Jack Havig is born with a strange mutation that allows him to travel backward and forward in time at will. As a child, his parents are sometimes puzzled when he suddenly disappears and then just comes back moments later.
As Jack grows up, the polishes his skills more and more. Since he can control time, he can actually travel to another era, spend weeks, months or even years there, and then come back to the minute after he left. If he was alone in his room, nobody would even have known – except that he aged while he was gone.
Eventually he succeeds in his quest to find others with his unique skill. But he soon discovers that these others have formed an organization with evil intentions. That’s when he decides he has to extract himself and fight for humanity.

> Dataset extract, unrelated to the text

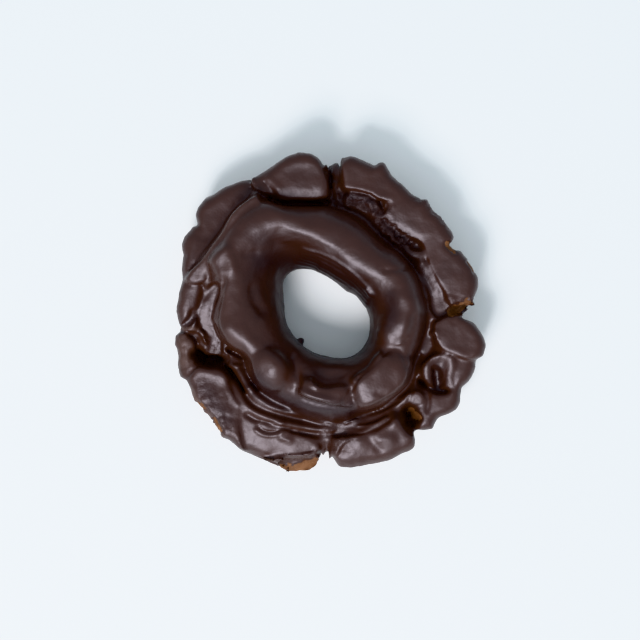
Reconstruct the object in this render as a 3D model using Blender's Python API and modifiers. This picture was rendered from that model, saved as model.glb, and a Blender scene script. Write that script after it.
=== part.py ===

He finds out that it is not easy to hide from an organized gang of time travelers. There Will Be Time is told from the perspective of Doc, a friend of Jack’s family who has known them from before Jack was born. Doc narrates the story as he follows Jack, his growth and his later mastery of time travel and associated intrigue.
A well-structured story, it is sometimes a bit tedious as it goes into too much detail about far-future history and speculation around it.
The chapters are titled with roman numerals. However, at the end, the book includes what is advertised as “bonus stories” titled Progress and Windmill. It took me some time of reading into those stories before I figured out that they really had nothing to do with the novel, and that left me somewhat confused at the end. I think they should have left those out. They didn’t add anything and were somewhat meandering and pointless by themselves.
In the end, There Will Be Time is a must-read book for time travel aficionados like me.